>> begin INPUT MATERIAL

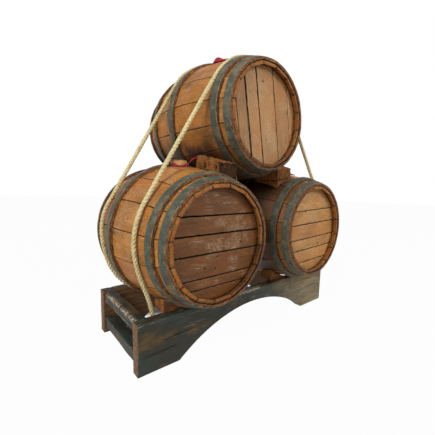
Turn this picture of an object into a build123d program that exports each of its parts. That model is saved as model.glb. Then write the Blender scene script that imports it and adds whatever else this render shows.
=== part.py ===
"""Three small oak casks lashed on an arched stand, each with a bung on top and a spigot behind.

Millimetres.  +X runs along the stand, +Y from the plain cask heads to the heads that carry the
spigots, +Z up.  The origin is on the floor, in the middle of the whole object's footprint.
"""

import os
from math import cos, pi, sin, sqrt

from build123d import *

# Stand: two arched rails on edge, joined at each end by two rungs
stand_length = 480
stand_depth = 172
stand_middle_y = -48
rail_height = 80
rail_thickness = 18
rail_edge_wear = 1.2
arch_middle_x = -5
arch_half_span = 165
arch_rise = 56
rung_width = 20
rungs = {"upper_rung": (60, 78), "lower_rung": (12, 30)}  # underside and top
rung_setback = 3
tenon_length = 9
tenon_shoulder = 3
tenon_play = 0.05

# Casks
cask_length = 284
stave_end_radius = 91.5
bilge_radius = 120
stave_thickness = 7
stave_count = 16
stave_gap = 0.6
chime_bevel_depth, chime_bevel_length = 3, 4
head_recess = 12
head_thickness = 8
head_edge_thickness = 5
head_bevel_length = 9
croze_depth = 3
croze_play = 0.2
board_gap = 0.8
hoop_thickness = 4
hoop_play = 0.15
hoops = {  # distance of each hoop's near edge from the front of the cask, and its width
    "front_chime_hoop": (0.3, 12),
    "front_quarter_hoop": (23.5, 12),
    "bilge_hoop": (129.5, 15),
    "back_quarter_hoop": (210, 14),
    "back_chime_hoop": (271.7, 12),
}

# Where each cask lies: axis x, front plane y, axis z, turn of the staves about the axis,
# turn of the front head's boards, and the heights of the joints between those boards
lower_front_y = -181
upper_front_y = -151
casks = {
    "left": (-126.3, lower_front_y, 192, -3, 0, (42, 14, -15, -51, -67)),
    "right": (126.3, lower_front_y, 192, 0, -2, (40, 12, -18, -41, -67)),
    "upper": (2, upper_front_y, 402.5, -3, 79.5, (68, 30, -14, -43, -68)),
}
back_board_joints = (50, 22, -8, -38, -74)

# Bung, and the cloth square pinched under it
bung_from_front = 112
bung_top_radius, bung_tip_radius = 12, 10.4
bung_stand_out = 10.5
bung_length = 28
bung_edge_break = 0.8
bung_play = 0.06
cloth_hem_radius, cloth_neck_radius = 16.5, 14
cloth_height = 5
cloth_clearance = 0.3

# Spigot: a turned wooden tap with a vertical key.  Distances along it are from the head's face
spigot_drop = 56
spigot_inside = 12
shank_radius, shank_tip_radius = 9, 8
neck_radius, neck_start_y, collar_slope_y = 8, 3, 13
collar_radius, collar_y, collar_end_y = 12.5, 15, 18
belly_end_radius, belly_start_y, belly_end_y = 10, 19, 43
belly_radius, belly_slope, key_y = 13.5, 5, 31
nose_radius, nose_slope, spout_y, nose_end_y = 7.5, 3, 52.5, 60
spout_radius, spout_length = 6, 16
spigot_bore_radius = 3
key_radius, key_play = 6, 0.06
key_tip_z, key_neck_z, key_grip_top_z = -17, 17, 31
key_grip_length, key_grip_thickness = 30, 8
key_grip_corner, key_grip_edge, key_grip_sunk = 4.5, 1.2, 0.5

# Chocks under the lower casks, and the blocks wedged between those and the upper cask
chock_outer, chock_inner = 68, 24
chock_height = 26
chock_on_rail = 8
chock_length = 30
cradle_outer_x, cradle_inner_x = 98, 54
cradle_top_z = 331
front_cradle_y = (-133, -65)
back_cradle_y = (-26, 26)
cradle_slope_length, cradle_slope_drop = 45, 14
seat_clearance = 0.3

# Lashings: a rope over the stack before and behind, each end stapled inside a rail.  The back one
# goes on round under the lower casks and is stapled level, out of sight
rope_radius = 3.9
rope_sides = 8
rope_routes = {
    "front_rope": (
        (-203, -111, 50),
        (-203, -111, 82),
        (-243.5, -125.5, 170.5),
        (-239.5, -125.5, 229),
        (-76, -110.3, 486),
        (-26, -110.3, 513.5),
        (31.5, -110.3, 513),
        (81, -110.3, 485),
        (240, -125.5, 228),
        (243.5, -125.5, 170),
        (203, -111, 82),
        (203, -111, 50),
    ),
    "back_rope": (
        (-105, 15, 62),
        (-150, 15, 62),
        (-172, -12, 73),
        (-237, -12, 118.5),
        (-257, -12, 214),
        (-87.5, 0, 495.5),
        (-30, 0, 527.5),
        (36, 0, 527.5),
        (93, 0, 494),
        (257, -12, 213.5),
        (237, -12, 118.5),
        (172, -12, 73),
        (150, 15, 62),
        (105, 15, 62),
    ),
}
rope_bends = {  # radius at each corner from an end of the rope to the top of the stack
    "front_rope": (60, 110, 110, 107, 107),
    "back_rope": (30, 20, 115, 115, 120, 120),
}
staple_wire = 2
staples_from_end = (5, 15)
staple_bite = 9
staple_play = 0.05
staple_gap = 0.2


def barrel_radius(distance, grown=0):
    """Outer radius of the staves at a distance from the front of the cask."""
    half = cask_length / 2
    bulge = bilge_radius - stave_end_radius
    arc = (half**2 + bulge**2) / (2 * bulge)
    return bilge_radius - arc + sqrt(arc**2 - (distance - half) ** 2) + grown


def arc_between(height_at, start, end):
    """A long curve of the cask, from one distance to another, at the heights of a function."""
    return ThreePointArc(*[(height_at(at), at) for at in (start, (start + end) / 2, end)])


def barrel_envelope(grown):
    """A solid a little larger all round than a cask, to hollow what the cask rests on."""
    ends = (-grown, cask_length + grown)
    outside = arc_between(lambda at: barrel_radius(at, grown), 0, cask_length)
    first, last = outside @ 0, outside @ 1
    cap = Polyline(last, (last.X, ends[1]), (0, ends[1]), (0, ends[0]), (first.X, ends[0]), first)
    return revolve(make_face(outside + cap), Axis.Y)


def stave_height(distance, sunk=0):
    """Height of a stave's flat back over the cask's axis; only its corners touch the hoops."""
    return barrel_radius(distance) * cos(pi / stave_count) - sunk


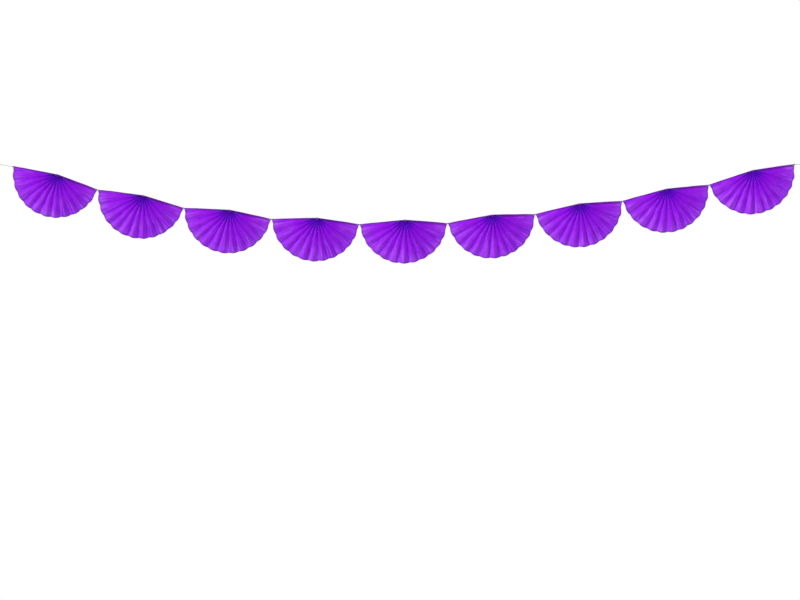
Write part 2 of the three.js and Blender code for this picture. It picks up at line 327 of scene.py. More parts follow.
# %% A crease's angle, in a fan that is spread from the left edge to the right
MOUNTAIN_SHARE = -0.15  # in pleats, as the photograph's bands of light and shade show
VALLEY_SHARE = 0.32
FOLD_DRIFT = 0.07
DRIFTING_PLEATS = (6.0, 8.5)


def crease_angle(crease):
    if crease in (0, FOLDS):
        return LEFT_EDGE + OPENING * crease / FOLDS
    pleat, odd = divmod(crease, 2)
    place = pleat + (VALLEY_SHARE if odd else MOUNTAIN_SHARE)
    place -= FOLD_DRIFT * smooth_step(*DRIFTING_PLEATS, place)
    return LEFT_EDGE + OPENING * place / PLEATS


print("first creases", [round(math.degrees(crease_angle(k) - LEFT_EDGE), 1) for k in range(5)])

# %% How far the plies part between the gather and the rim
FRONT_PUFF = 1.55
BACK_PUFF = 0.6
PUFF_SETS_IN = (0.03, 0.14)  # shares of the way out, as in every range for out below
PUFF_FADES = (0.45, 1.0)
PUFF_LOSS = 0.96


def puff_share(out, is_front):
    """How far a ply stands off its far creases, as a share of half the depth."""
    most = FRONT_PUFF if is_front else BACK_PUFF
    return most * smooth_step(*PUFF_SETS_IN, out) * (1 - PUFF_LOSS * smooth_step(*PUFF_FADES, out))


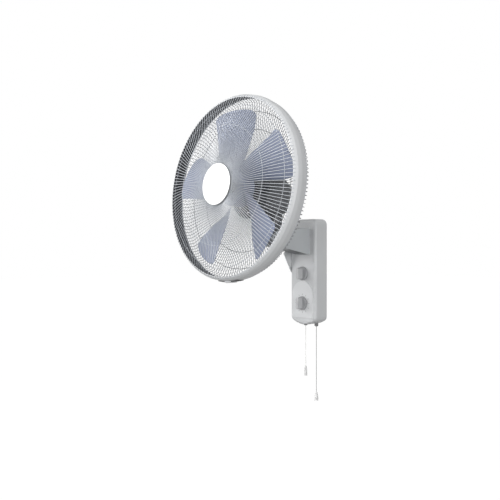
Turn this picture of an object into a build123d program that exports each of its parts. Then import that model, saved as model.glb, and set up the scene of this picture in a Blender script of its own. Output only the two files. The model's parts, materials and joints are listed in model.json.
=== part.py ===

>> end INPUT MATERIAL

SHORT EXERCISE ▸
Return every record above exactly as it appears.

OUTPUT FOR THIS EXERCISE ▸
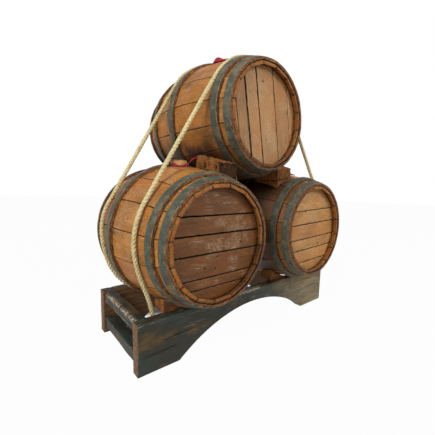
Turn this picture of an object into a build123d program that exports each of its parts. That model is saved as model.glb. Then write the Blender scene script that imports it and adds whatever else this render shows.
=== part.py ===
"""Three small oak casks lashed on an arched stand, each with a bung on top and a spigot behind.

Millimetres.  +X runs along the stand, +Y from the plain cask heads to the heads that carry the
spigots, +Z up.  The origin is on the floor, in the middle of the whole object's footprint.
"""

import os
from math import cos, pi, sin, sqrt

from build123d import *

# Stand: two arched rails on edge, joined at each end by two rungs
stand_length = 480
stand_depth = 172
stand_middle_y = -48
rail_height = 80
rail_thickness = 18
rail_edge_wear = 1.2
arch_middle_x = -5
arch_half_span = 165
arch_rise = 56
rung_width = 20
rungs = {"upper_rung": (60, 78), "lower_rung": (12, 30)}  # underside and top
rung_setback = 3
tenon_length = 9
tenon_shoulder = 3
tenon_play = 0.05

# Casks
cask_length = 284
stave_end_radius = 91.5
bilge_radius = 120
stave_thickness = 7
stave_count = 16
stave_gap = 0.6
chime_bevel_depth, chime_bevel_length = 3, 4
head_recess = 12
head_thickness = 8
head_edge_thickness = 5
head_bevel_length = 9
croze_depth = 3
croze_play = 0.2
board_gap = 0.8
hoop_thickness = 4
hoop_play = 0.15
hoops = {  # distance of each hoop's near edge from the front of the cask, and its width
    "front_chime_hoop": (0.3, 12),
    "front_quarter_hoop": (23.5, 12),
    "bilge_hoop": (129.5, 15),
    "back_quarter_hoop": (210, 14),
    "back_chime_hoop": (271.7, 12),
}

# Where each cask lies: axis x, front plane y, axis z, turn of the staves about the axis,
# turn of the front head's boards, and the heights of the joints between those boards
lower_front_y = -181
upper_front_y = -151
casks = {
    "left": (-126.3, lower_front_y, 192, -3, 0, (42, 14, -15, -51, -67)),
    "right": (126.3, lower_front_y, 192, 0, -2, (40, 12, -18, -41, -67)),
    "upper": (2, upper_front_y, 402.5, -3, 79.5, (68, 30, -14, -43, -68)),
}
back_board_joints = (50, 22, -8, -38, -74)

# Bung, and the cloth square pinched under it
bung_from_front = 112
bung_top_radius, bung_tip_radius = 12, 10.4
bung_stand_out = 10.5
bung_length = 28
bung_edge_break = 0.8
bung_play = 0.06
cloth_hem_radius, cloth_neck_radius = 16.5, 14
cloth_height = 5
cloth_clearance = 0.3

# Spigot: a turned wooden tap with a vertical key.  Distances along it are from the head's face
spigot_drop = 56
spigot_inside = 12
shank_radius, shank_tip_radius = 9, 8
neck_radius, neck_start_y, collar_slope_y = 8, 3, 13
collar_radius, collar_y, collar_end_y = 12.5, 15, 18
belly_end_radius, belly_start_y, belly_end_y = 10, 19, 43
belly_radius, belly_slope, key_y = 13.5, 5, 31
nose_radius, nose_slope, spout_y, nose_end_y = 7.5, 3, 52.5, 60
spout_radius, spout_length = 6, 16
spigot_bore_radius = 3
key_radius, key_play = 6, 0.06
key_tip_z, key_neck_z, key_grip_top_z = -17, 17, 31
key_grip_length, key_grip_thickness = 30, 8
key_grip_corner, key_grip_edge, key_grip_sunk = 4.5, 1.2, 0.5

# Chocks under the lower casks, and the blocks wedged between those and the upper cask
chock_outer, chock_inner = 68, 24
chock_height = 26
chock_on_rail = 8
chock_length = 30
cradle_outer_x, cradle_inner_x = 98, 54
cradle_top_z = 331
front_cradle_y = (-133, -65)
back_cradle_y = (-26, 26)
cradle_slope_length, cradle_slope_drop = 45, 14
seat_clearance = 0.3

# Lashings: a rope over the stack before and behind, each end stapled inside a rail.  The back one
# goes on round under the lower casks and is stapled level, out of sight
rope_radius = 3.9
rope_sides = 8
rope_routes = {
    "front_rope": (
        (-203, -111, 50),
        (-203, -111, 82),
        (-243.5, -125.5, 170.5),
        (-239.5, -125.5, 229),
        (-76, -110.3, 486),
        (-26, -110.3, 513.5),
        (31.5, -110.3, 513),
        (81, -110.3, 485),
        (240, -125.5, 228),
        (243.5, -125.5, 170),
        (203, -111, 82),
        (203, -111, 50),
    ),
    "back_rope": (
        (-105, 15, 62),
        (-150, 15, 62),
        (-172, -12, 73),
        (-237, -12, 118.5),
        (-257, -12, 214),
        (-87.5, 0, 495.5),
        (-30, 0, 527.5),
        (36, 0, 527.5),
        (93, 0, 494),
        (257, -12, 213.5),
        (237, -12, 118.5),
        (172, -12, 73),
        (150, 15, 62),
        (105, 15, 62),
    ),
}
rope_bends = {  # radius at each corner from an end of the rope to the top of the stack
    "front_rope": (60, 110, 110, 107, 107),
    "back_rope": (30, 20, 115, 115, 120, 120),
}
staple_wire = 2
staples_from_end = (5, 15)
staple_bite = 9
staple_play = 0.05
staple_gap = 0.2


def barrel_radius(distance, grown=0):
    """Outer radius of the staves at a distance from the front of the cask."""
    half = cask_length / 2
    bulge = bilge_radius - stave_end_radius
    arc = (half**2 + bulge**2) / (2 * bulge)
    return bilge_radius - arc + sqrt(arc**2 - (distance - half) ** 2) + grown


def arc_between(height_at, start, end):
    """A long curve of the cask, from one distance to another, at the heights of a function."""
    return ThreePointArc(*[(height_at(at), at) for at in (start, (start + end) / 2, end)])


def barrel_envelope(grown):
    """A solid a little larger all round than a cask, to hollow what the cask rests on."""
    ends = (-grown, cask_length + grown)
    outside = arc_between(lambda at: barrel_radius(at, grown), 0, cask_length)
    first, last = outside @ 0, outside @ 1
    cap = Polyline(last, (last.X, ends[1]), (0, ends[1]), (0, ends[0]), (first.X, ends[0]), first)
    return revolve(make_face(outside + cap), Axis.Y)


def stave_height(distance, sunk=0):
    """Height of a stave's flat back over the cask's axis; only its corners touch the hoops."""
    return barrel_radius(distance) * cos(pi / stave_count) - sunk


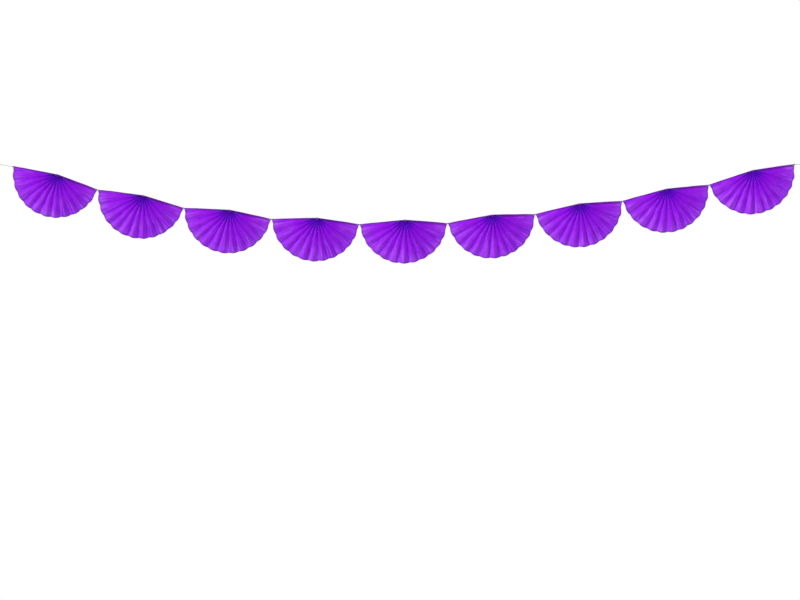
Write part 2 of the three.js and Blender code for this picture. It picks up at line 327 of scene.py. More parts follow.
# %% A crease's angle, in a fan that is spread from the left edge to the right
MOUNTAIN_SHARE = -0.15  # in pleats, as the photograph's bands of light and shade show
VALLEY_SHARE = 0.32
FOLD_DRIFT = 0.07
DRIFTING_PLEATS = (6.0, 8.5)


def crease_angle(crease):
    if crease in (0, FOLDS):
        return LEFT_EDGE + OPENING * crease / FOLDS
    pleat, odd = divmod(crease, 2)
    place = pleat + (VALLEY_SHARE if odd else MOUNTAIN_SHARE)
    place -= FOLD_DRIFT * smooth_step(*DRIFTING_PLEATS, place)
    return LEFT_EDGE + OPENING * place / PLEATS


print("first creases", [round(math.degrees(crease_angle(k) - LEFT_EDGE), 1) for k in range(5)])

# %% How far the plies part between the gather and the rim
FRONT_PUFF = 1.55
BACK_PUFF = 0.6
PUFF_SETS_IN = (0.03, 0.14)  # shares of the way out, as in every range for out below
PUFF_FADES = (0.45, 1.0)
PUFF_LOSS = 0.96


def puff_share(out, is_front):
    """How far a ply stands off its far creases, as a share of half the depth."""
    most = FRONT_PUFF if is_front else BACK_PUFF
    return most * smooth_step(*PUFF_SETS_IN, out) * (1 - PUFF_LOSS * smooth_step(*PUFF_FADES, out))


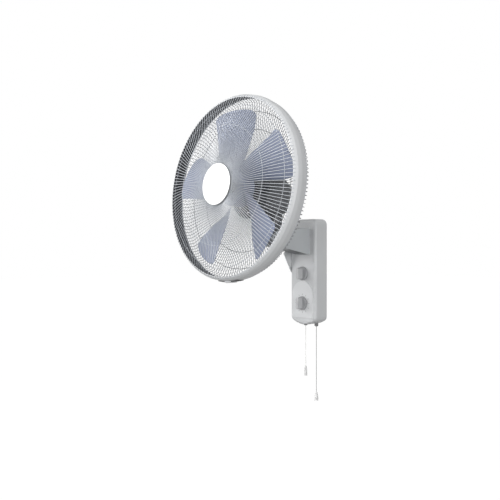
Turn this picture of an object into a build123d program that exports each of its parts. Then import that model, saved as model.glb, and set up the scene of this picture in a Blender script of its own. Output only the two files. The model's parts, materials and joints are listed in model.json.
=== part.py ===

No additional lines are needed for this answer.